Exercise requirements: Repeat the records exactly. Every line must match.

Data to use:
◆ ◆ ◆ ◆ ◆
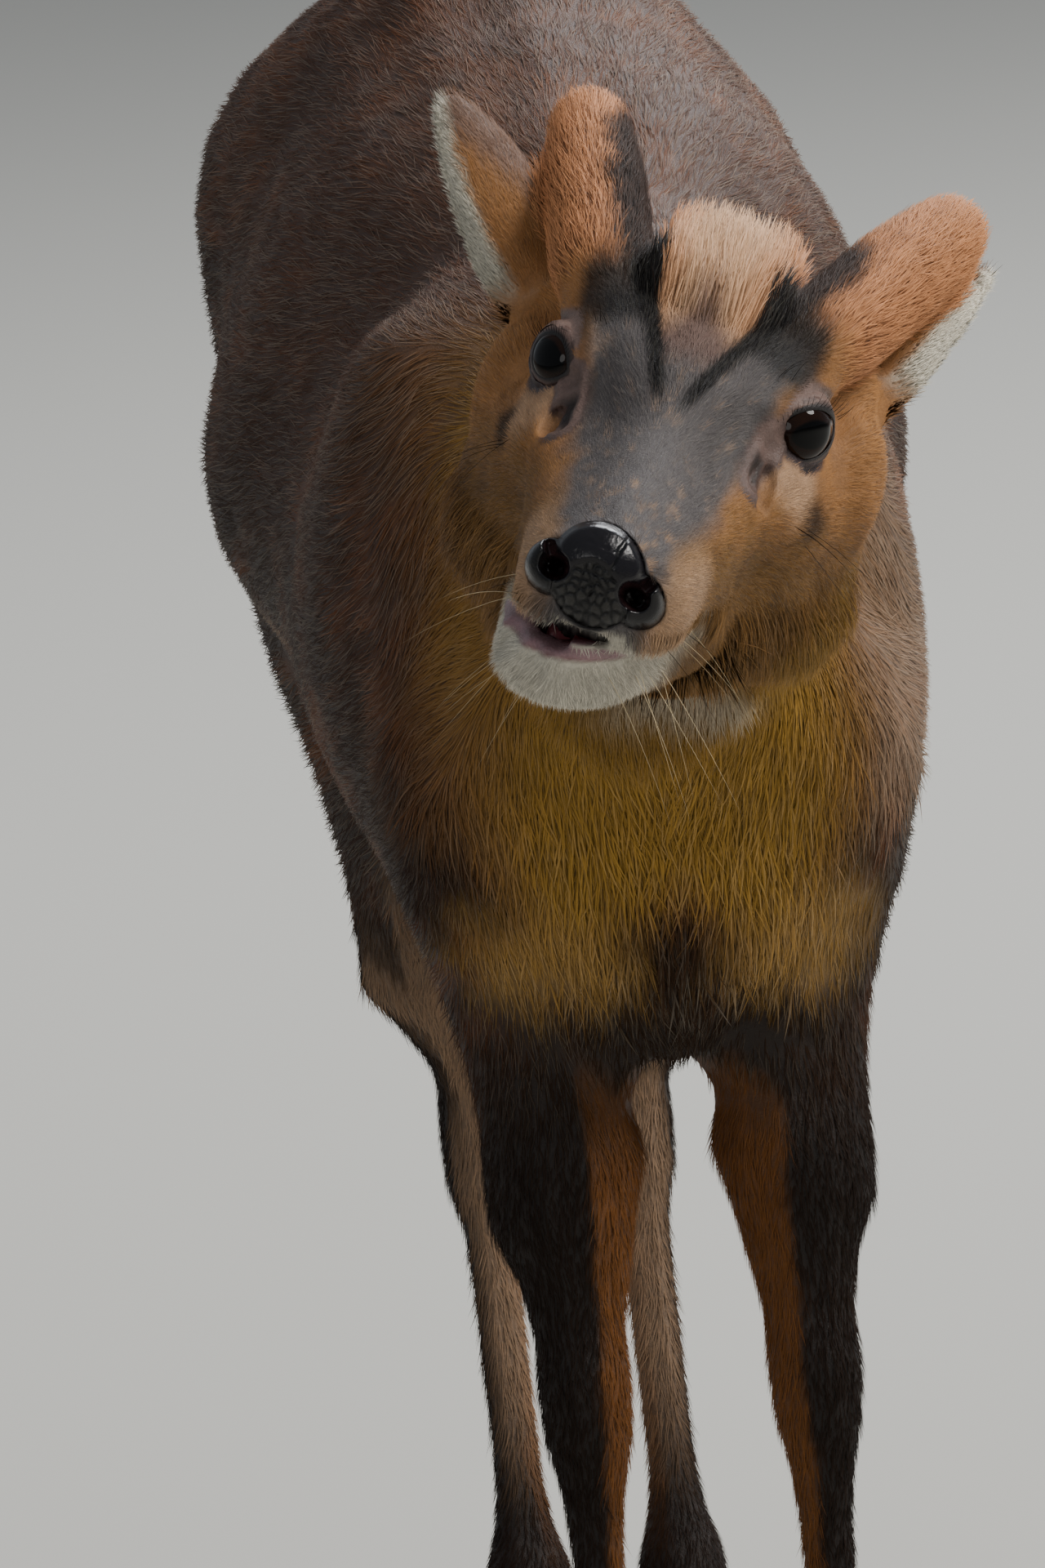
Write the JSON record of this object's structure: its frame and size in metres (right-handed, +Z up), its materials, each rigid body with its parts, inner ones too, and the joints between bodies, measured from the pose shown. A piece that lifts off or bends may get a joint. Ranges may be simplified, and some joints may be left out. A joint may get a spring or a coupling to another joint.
{
  "type": "standing muntjac buck",
  "caption": "Life-size still model of a small deer standing square, head lowered, turned and tilted, with furred pedicles and an open mouth.",
  "frame": {"origin": "on the ground, under the middle of the whole box", "axes": "+Z up, -Y the way the body faces, +X to the animal's left"},
  "size_m": [0.2192, 0.725, 0.5686],
  "materials": {
    "coat": "short dense hair, grey-brown to ginger",
    "nose_skin": "wet bare skin",
    "mouth": "wet pink skin",
    "eye": "glossy dark eye",
    "hoof": "black horn, satin"
  },
  "bodies": {
    "root": {"head": "coat", "lower_jaw": "coat", "ear_left": "coat", "ear_right": "coat", "pedicle_left": "coat", "pedicle_right": "coat", "crest": "coat", "neck": "coat", "thorax": "coat", "abdomen": "coat", "rump": "coat", "tail": "coat", "forearm_front_left": "coat", "forearm_front_right": "coat", "shank_hind_left": "coat", "shank_hind_right": "coat", "cannon_front_left": "coat", "cannon_front_right": "coat", "cannon_hind_left": "coat", "cannon_hind_right": "coat", "foot_front_left": "coat", "foot_front_right": "coat", "foot_hind_left": "coat", "foot_hind_right": "coat", "nose": "nose_skin", "tongue": "mouth", "eye_left": "eye", "eye_right": "eye", "hoof_front_left_left": "hoof", "hoof_front_left_right": "hoof", "hoof_front_right_left": "hoof", "hoof_front_right_right": "hoof", "hoof_hind_left_left": "hoof", "hoof_hind_left_right": "hoof", "hoof_hind_right_left": "hoof", "hoof_hind_right_right": "hoof", "dewclaw_front_left_left": "hoof", "dewclaw_front_left_right": "hoof", "dewclaw_front_right_left": "hoof", "dewclaw_front_right_right": "hoof", "dewclaw_hind_left_left": "hoof", "dewclaw_hind_left_right": "hoof", "dewclaw_hind_right_left": "hoof", "dewclaw_hind_right_right": "hoof"}
  },
  "joints": []
}
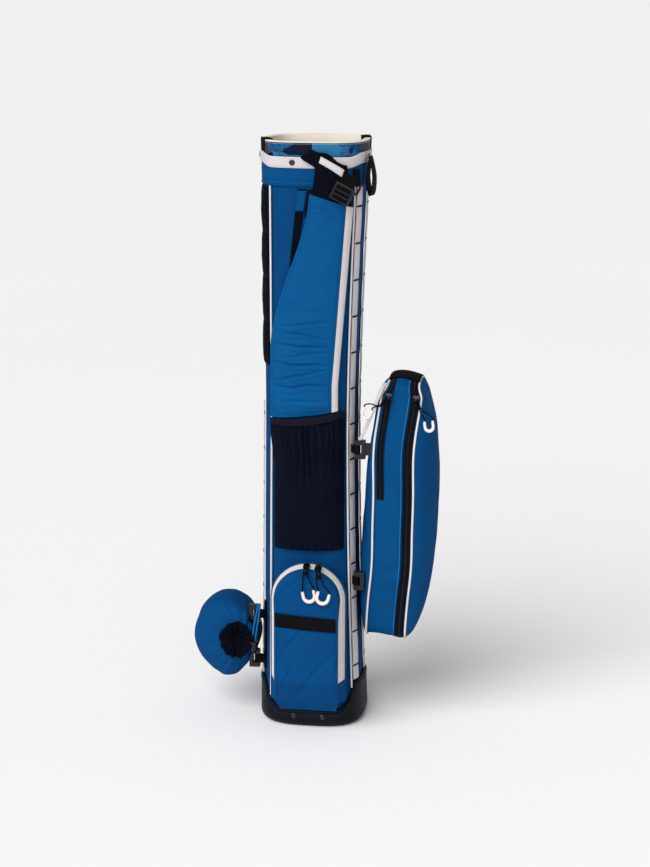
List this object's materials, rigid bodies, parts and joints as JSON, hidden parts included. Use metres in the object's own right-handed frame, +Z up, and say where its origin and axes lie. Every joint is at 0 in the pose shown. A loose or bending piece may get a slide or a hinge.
◆ ◆ ◆ ◆ ◆
Task answer:
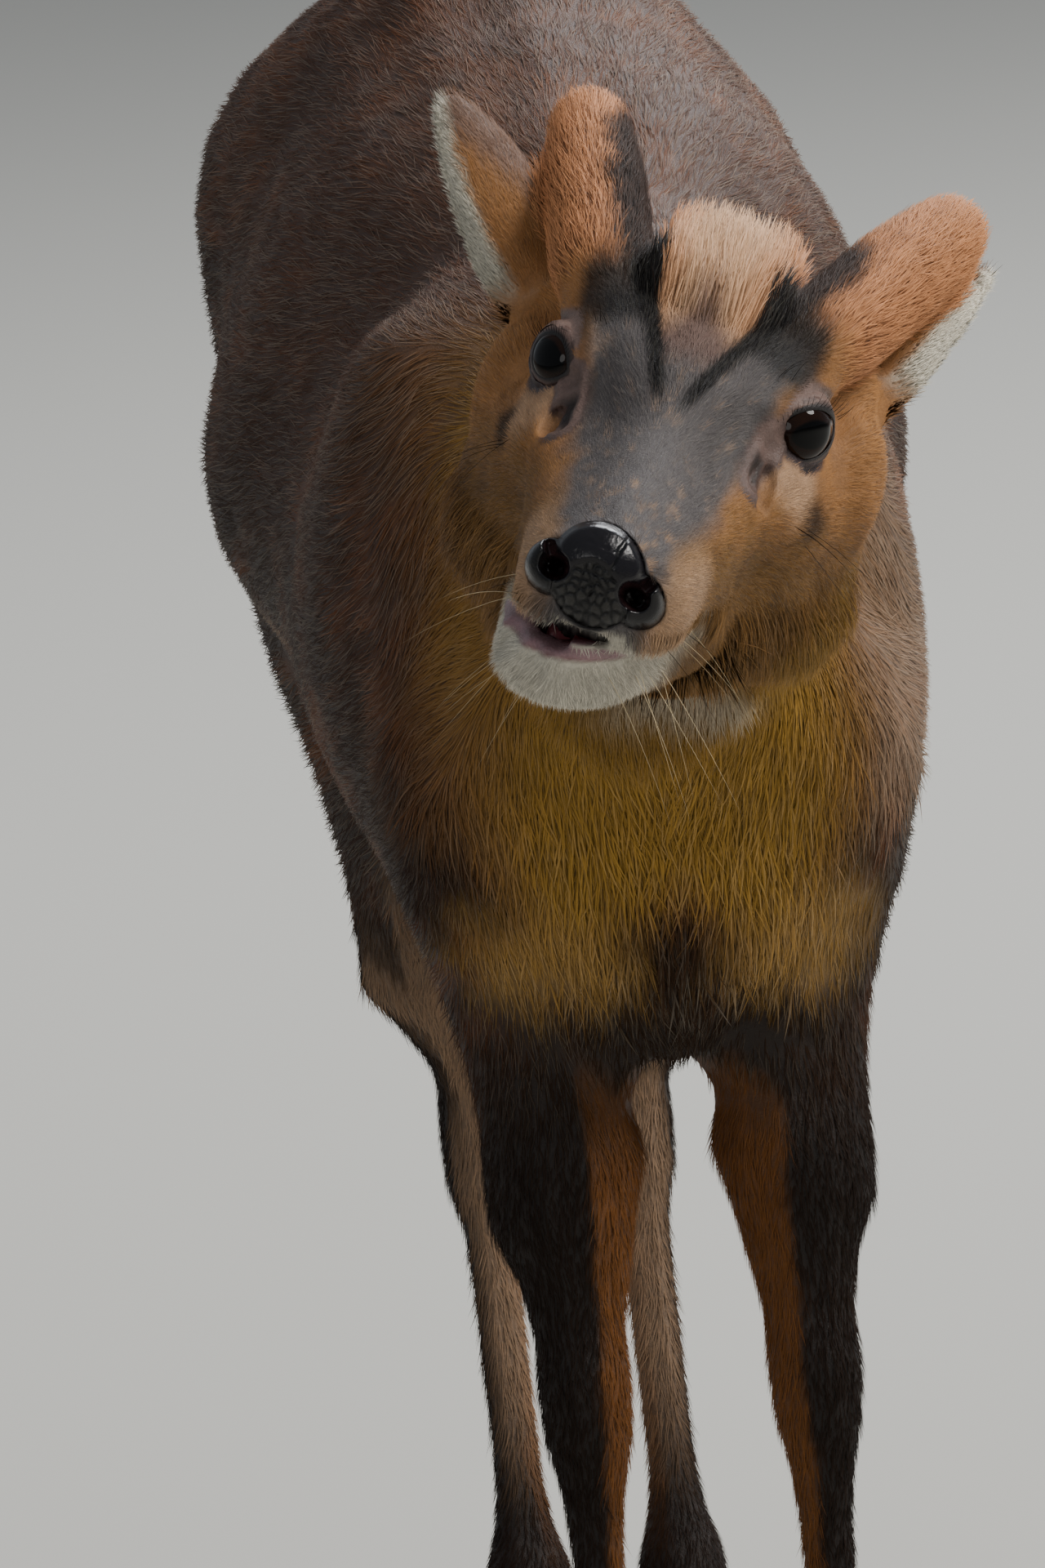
Write the JSON record of this object's structure: its frame and size in metres (right-handed, +Z up), its materials, each rigid body with its parts, inner ones too, and the joints between bodies, measured from the pose shown. A piece that lifts off or bends may get a joint. Ranges may be simplified, and some joints may be left out. A joint may get a spring or a coupling to another joint.
{
  "type": "standing muntjac buck",
  "caption": "Life-size still model of a small deer standing square, head lowered, turned and tilted, with furred pedicles and an open mouth.",
  "frame": {"origin": "on the ground, under the middle of the whole box", "axes": "+Z up, -Y the way the body faces, +X to the animal's left"},
  "size_m": [0.2192, 0.725, 0.5686],
  "materials": {
    "coat": "short dense hair, grey-brown to ginger",
    "nose_skin": "wet bare skin",
    "mouth": "wet pink skin",
    "eye": "glossy dark eye",
    "hoof": "black horn, satin"
  },
  "bodies": {
    "root": {"head": "coat", "lower_jaw": "coat", "ear_left": "coat", "ear_right": "coat", "pedicle_left": "coat", "pedicle_right": "coat", "crest": "coat", "neck": "coat", "thorax": "coat", "abdomen": "coat", "rump": "coat", "tail": "coat", "forearm_front_left": "coat", "forearm_front_right": "coat", "shank_hind_left": "coat", "shank_hind_right": "coat", "cannon_front_left": "coat", "cannon_front_right": "coat", "cannon_hind_left": "coat", "cannon_hind_right": "coat", "foot_front_left": "coat", "foot_front_right": "coat", "foot_hind_left": "coat", "foot_hind_right": "coat", "nose": "nose_skin", "tongue": "mouth", "eye_left": "eye", "eye_right": "eye", "hoof_front_left_left": "hoof", "hoof_front_left_right": "hoof", "hoof_front_right_left": "hoof", "hoof_front_right_right": "hoof", "hoof_hind_left_left": "hoof", "hoof_hind_left_right": "hoof", "hoof_hind_right_left": "hoof", "hoof_hind_right_right": "hoof", "dewclaw_front_left_left": "hoof", "dewclaw_front_left_right": "hoof", "dewclaw_front_right_left": "hoof", "dewclaw_front_right_right": "hoof", "dewclaw_hind_left_left": "hoof", "dewclaw_hind_left_right": "hoof", "dewclaw_hind_right_left": "hoof", "dewclaw_hind_right_right": "hoof"}
  },
  "joints": []
}
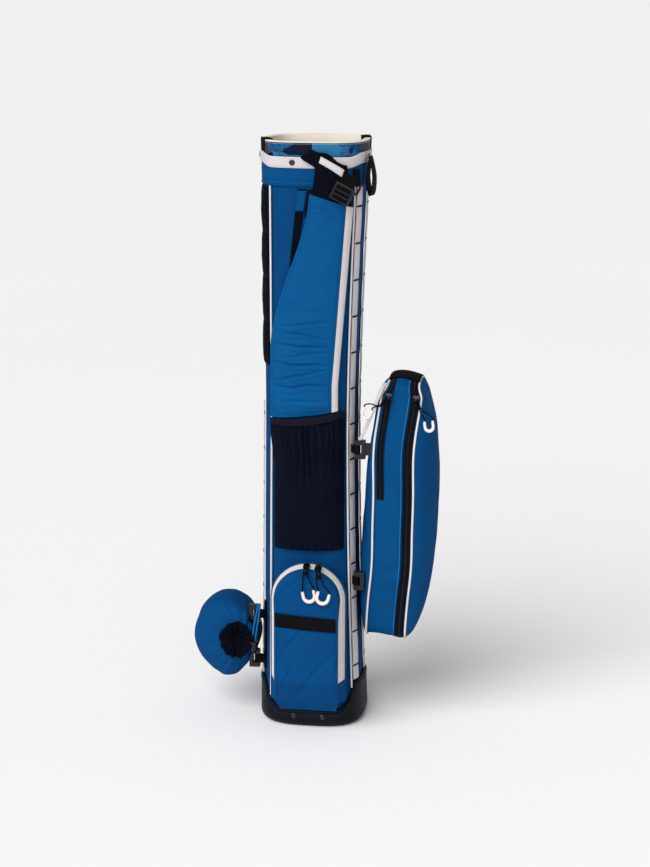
List this object's materials, rigid bodies, parts and joints as JSON, hidden parts included. Use metres in the object's own right-handed frame, +Z up, and say where its origin and axes lie. Every joint is at 0 in the pose shown. A loose or bending piece may get a slide or a hinge.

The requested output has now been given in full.